It’s been a very mild Winter and Spring, but last week we had snow. Thus is the fickle nature of the changing of the seasons. This can be problematic to the backyard gardener who is trying to get a jump on his/her planting season. My solution – a vintage cold frame.
I came upon this idea on a trip to Colonial Williamsburg. My goal – mimic their vintage cold frame. Cold frames have been utilized for centuries as a way to either get a jump on, or lengthen, the growing season. Think of them as mini-greenhouses.
I wanted to build a low-cost, compact, frame to extend the grow time of my herbs into the shoulder seasons. First stop – my local Habitat for Humanity Restore in search of a vintage window and wood to create the base.
There are numerous websites dedicated to building cold frames, thus I’m not going to go into the step by step instructions. The basic idea is to build a box that is higher on the back side. Thus allowing the window (roof) sit on a slant. As you can see, I really pulled together scrap wood to create my box. But once painted out in white paint, the mismatch of pieces disappears.
Position your cold frame facing south. Enrich the soil inside your cold frame for better results. On days where the temperature rises, be sure to either remove or adjust the window for air-flow. On nights when the temperature drops below freezing, cover with blanket.

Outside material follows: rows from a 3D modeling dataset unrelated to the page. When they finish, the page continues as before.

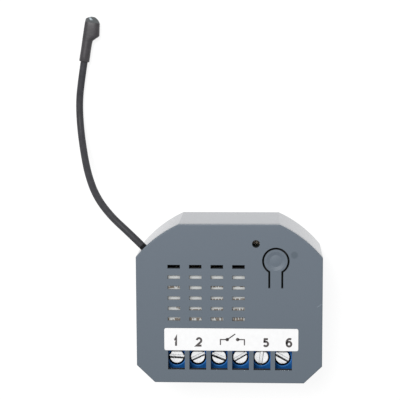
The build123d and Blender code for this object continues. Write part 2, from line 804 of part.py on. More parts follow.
with BuildPart() as fuse_resistor:
    with BuildSketch(Plane.XY.offset(board_top)):
        with Locations((resistor_x, resistor_y)):
            Circle(resistor_radius)
    extrude(amount=resistor_height)
    fillet(fuse_resistor.edges().group_by(Axis.Z)[-1], resistor_fillet)
    over_z = board_top + resistor_height + resistor_bend
    over_y = resistor_y + resistor_spacing
    resistor_leads = [(resistor_x, resistor_y), (resistor_x, over_y)]
    add(leads(resistor_leads, over_z + lead_radius))
    with BuildSketch(Plane.XZ.offset(-resistor_y)):
        with Locations((resistor_x, over_z)):
            Circle(lead_radius)
    extrude(amount=-resistor_spacing)
board_pins += lead_holes(resistor_leads)
save(fuse_resistor, "fuse_resistor")

inductor_spot_shares = (0.8599, 0.7011)
inductor_shares = (0.0628, 0.0951)
inductor_height_share = 0.5652
inductor_flange = 0.9
inductor_waist_share = 0.69
inductor_x, inductor_y = spot(*inductor_spot_shares)
inductor_radius = min(plan_size(*inductor_shares))
inductor_height = inductor_height_share * board_room
inductor_waist = inductor_waist_share * inductor_radius
inductor_spacing = inductor_radius

with BuildPart() as supply_inductor:
    with BuildSketch(Plane.XY.offset(board_top)):
        with Locations((inductor_x, inductor_y)):
            Circle(inductor_radius)
    extrude(amount=inductor_height)
    with BuildSketch(Plane.XY.offset(board_top + inductor_flange)):
        with Locations((inductor_x, inductor_y)):
            Circle(inductor_radius)
            Circle(inductor_waist, mode=Mode.SUBTRACT)
    extrude(amount=inductor_height - 2 * inductor_flange, mode=Mode.SUBTRACT)
    inductor_leads = lead_places(inductor_x, inductor_y, inductor_spacing)
    add(leads(inductor_leads))
board_pins += lead_holes(inductor_leads)
save(supply_inductor, "supply_inductor")


leg_thick_share = 0.125
leg_wide_share = 0.35


def chip(name, place_shares, size_shares, body_height, board_z, legs, leg_reach, sides_along_x):
    """Flat chip package with gull-wing legs along two sides; the legs are in the same
    piece, and they reach leg_reach past the body."""
    x, y = spot(*place_shares)
    size_x, size_y = plan_size(*size_shares)
    length, across = (size_x, size_y) if sides_along_x else (size_y, size_x)
    leg_thick = body_height * leg_thick_share
    leg_pitch = length / legs
    with BuildPart() as package:
        with Locations((x, y, board_z + leg_thick)):
            Box(size_x, size_y, body_height - leg_thick, align=(Align.CENTER, Align.CENTER, Align.MIN))
        chamfer(package.edges().group_by(Axis.Z)[-1], leg_thick)
        with BuildSketch(Plane.XY.offset(board_z)):
            for leg in range(legs):
                along = (leg - (legs - 1) / 2) * leg_pitch
                place = (x + along, y) if sides_along_x else (x, y + along)
                leg_long = across + 2 * leg_reach
                leg_wide = leg_pitch * leg_wide_share
                leg_x, leg_y = (leg_wide, leg_long) if sides_along_x else (leg_long, leg_wide)
                with Locations(place):
                    Rectangle(leg_x, leg_y)
        extrude(amount=body_height / 2)
    save(package, name)


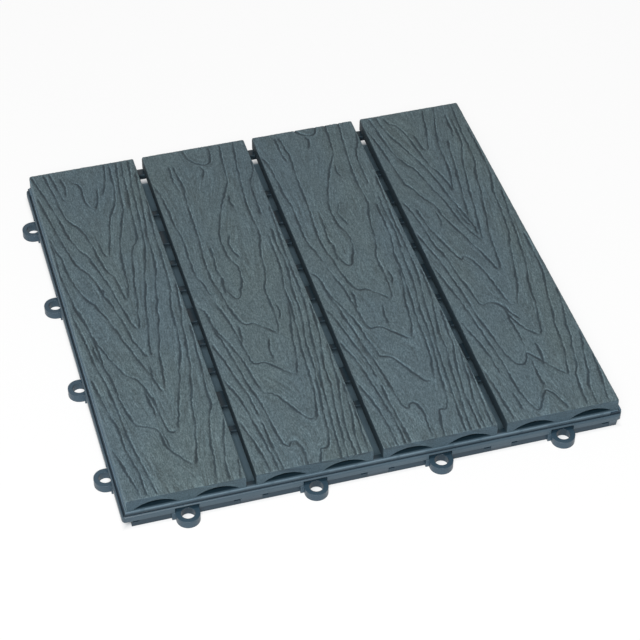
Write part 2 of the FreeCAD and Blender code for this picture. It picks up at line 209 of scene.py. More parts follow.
# Strokes of the first slat
GRAIN_A = [
    [(0, 66), (6, 67.2), (16, 68.8)],
    [(0, 60.5), (13, 60.6), (22, 62.5), (30, 63.8), (40, 66.5), (49, 68.6)],
    [(0, 52.6), (10, 54), (20, 55.6), (30, 56.3), (40, 58.2), (50, 60.4), (56, 62.5), (61, 64.3),
     (70, 64.2), (80, 65), (90, 65.9), (110, 67), (132, 68.4)],
    [(17, 44.5), (20, 45.6), (26, 46.8), (31, 48.2), (40, 49.5), (47, 51.5), (55, 52.4), (63, 53.2),
     (70, 54.6), (77, 56.4), (88, 58.3), (95, 60), (106, 61), (120, 62.9), (131, 63.7), (141, 65.2),
     (152, 66.8), (170, 68.7)],
    [(46, 40.8), (51, 42.2), (56, 43.8), (65, 45.6), (72, 47.6), (81, 49.9), (88, 51.9), (96, 53.4),
     (101, 55), (105, 56.6), (117, 58.4), (130, 59.8), (141, 60.2), (150, 61.1), (158, 62.5),
     (166, 64.3), (180, 65.1), (200, 65.8), (222, 66.3), (240, 67.9), (252, 68.8)],
    [(79, 41), (90, 42.7), (103, 44), (112, 44.9), (121, 47.2), (133, 49.3), (140, 51.3),
     (150, 52.1), (155, 53.9), (170, 55.9), (179, 58.3), (190, 60.2), (203, 61.1), (217, 61.1),
     (227, 62.8), (242, 64.2), (260, 66), (280, 67.6)],
    [(109, 40), (120, 40.6), (127, 42.2), (137, 43.9), (150, 45.5), (163, 48), (172, 50.1),
     (180, 51.2), (188, 53.6), (197, 55.6), (203, 57), (214, 58.5), (230, 59.8), (248, 61.2),
     (268, 62.5), (280, 64.1), (294, 65.6)],
    [(134, 38), (142, 39.4), (150, 40.1), (157, 41.8), (172, 43.4), (183, 45.4), (193, 47),
     (202, 48.2), (208, 50.3), (213, 53.3), (219, 55.2), (232, 56.1), (248, 56.9), (262, 58.4),
     (280, 59.4), (294, 61)],
    [(161, 36.7), (168, 38.3), (177, 40), (190, 40.4), (203, 41.8), (214, 43.2), (222, 45.4),
     (231, 47.8), (238, 50), (248, 52.3), (262, 53.8), (278, 55.4), (294, 57.5)],
    [(204, 34.4), (211, 35.6), (218, 37.6), (225, 39.2), (233, 40.5), (241, 42.8), (246, 45),
     (251, 47.4), (258, 49.4), (268, 50.9), (280, 51.6), (292, 52.6)],
    [(250, 35.2), (256, 37.4), (262, 38.9), (271, 40)],
    [(262, 42.2), (269, 44.4), (277, 46.8), (286, 48.4), (294, 49.4)],
    [(17, 44.5), (18.5, 42), (22, 39.2), (26, 37), (29, 34.6), (34, 32.2), (41, 30.8), (48, 30.2),
     (51, 28), (53, 25), (54.5, 21.5), (56, 18.6), (61, 17.1), (68, 15.4), (78, 13.8), (90, 13),
     (100, 12.2), (106, 10.9), (124, 10), (136, 8.7), (148, 7.2), (156, 5.2), (168, 3.6),
     (186, 1.8), (200, 0.6)],
    [(46, 40.8), (45.4, 38), (46.8, 35.6), (52, 34.5), (60, 33.8), (72, 33), (79, 31.2), (88, 29),
     (93, 26.4), (96, 23.6), (98.5, 20.8), (104, 18.7), (112, 15.6), (119, 13.6), (127, 11),
     (136, 9), (150, 7.4), (161, 5)],
    [(79, 41.2), (80.2, 38.8), (85, 37.5), (92, 36.3), (100, 33.7), (109, 31.2), (118, 29),
     (127, 26), (133, 25.4), (141, 22.8), (149, 21.2), (156, 18.2), (163, 16), (168, 12.9),
     (174, 10.2), (183, 8), (192, 6.1), (207, 5.2), (217, 3), (230, 0.9)],
    [(109, 38.8), (112.5, 36), (119, 34), (128, 31.6), (140, 30.2), (150, 28.1), (161, 26.2),
     (169, 23.4), (177, 22.2), (186, 20.1), (192, 17.8), (197, 14.7), (203, 12.2), (214, 9.9),
     (229, 7.3), (246, 4.9), (258, 3.1), (272, 1)],
    [(134, 38), (137, 35.6), (144, 33.8), (156, 31.7), (165, 29.9), (176, 28.6), (187, 26),
     (197, 23.6), (207, 21.2), (214, 17.6), (221, 15.3), (230, 12.9), (242, 11.2), (252, 9.6),
     (263, 7.4), (275, 5.2), (287, 2.4), (294, 1)],
    [(161, 36.7), (165, 35.3), (175, 34.2), (184, 33.1), (189, 30.5), (196, 28.7), (209, 26.9),
     (221, 25.2), (230, 23.2), (237, 20.6), (241, 17.5), (247, 14.8), (256, 13.4), (271, 12.1),
     (284, 10.3), (294, 9.2)],
    [(204, 34.4), (205, 32.1), (210, 30.9), (221, 29.9)],
    [(250, 35.2), (252, 33), (257, 31), (264, 30), (274, 30.3), (279, 28), (280.5, 25)],
    [(0, 19.2), (6, 17.6), (16, 16.3), (25, 15.2), (36, 13.3), (46, 12), (60, 11.2), (78, 10.1),
     (91, 9), (100, 7.6), (111, 5.7), (126, 4.6), (142, 2.8), (160, 0.8)],
    [(0, 13), (9, 12.3), (21, 11.8), (30, 10), (40, 8.6), (57, 7.8), (65, 6.1), (76, 4.3),
     (88, 2.6), (101, 0.6)],
    [(0, 8.5), (9, 7.9), (17, 6.1), (28, 4), (42, 1)],
    [(84, 13.2), (96, 12.8), (103, 11.2), (116, 8.6), (128, 7.4)],
    [(32, 33.3), (40, 32.9), (49, 31.3)],
    [(60, 31.2), (67, 31), (75, 29.8), (86, 29.7)],
    [(88, 35.5), (95, 36.6), (103, 36.9)],
    [(166, 22.7), (173, 24), (176, 22.9)],
    [(262, 18), (270, 16.2), (281, 14.8), (294, 12.8)],
    [(268, 19.4), (278, 20.3), (288, 19)],
    [(196, 1), (214, 1.4), (226, 0.7)],
]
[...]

I have been using my cold frame for several weeks now. I will be trying different herbs to see what adapts well, and what does not. So far, my rosemary loves it, my chives tolerate it, and my heat loving basil seems to be struggling.
As different herb plants become available in my area, I will continue to fill my box. This growing season will be an experimental one. My goal is to have fresh herbs for cooking from March thru December each year, thus doubling the time in which I’m fortunate enough to have fresh herbs outside my back door. Cold frames . . . a wonderful vintage idea for our contemporary times.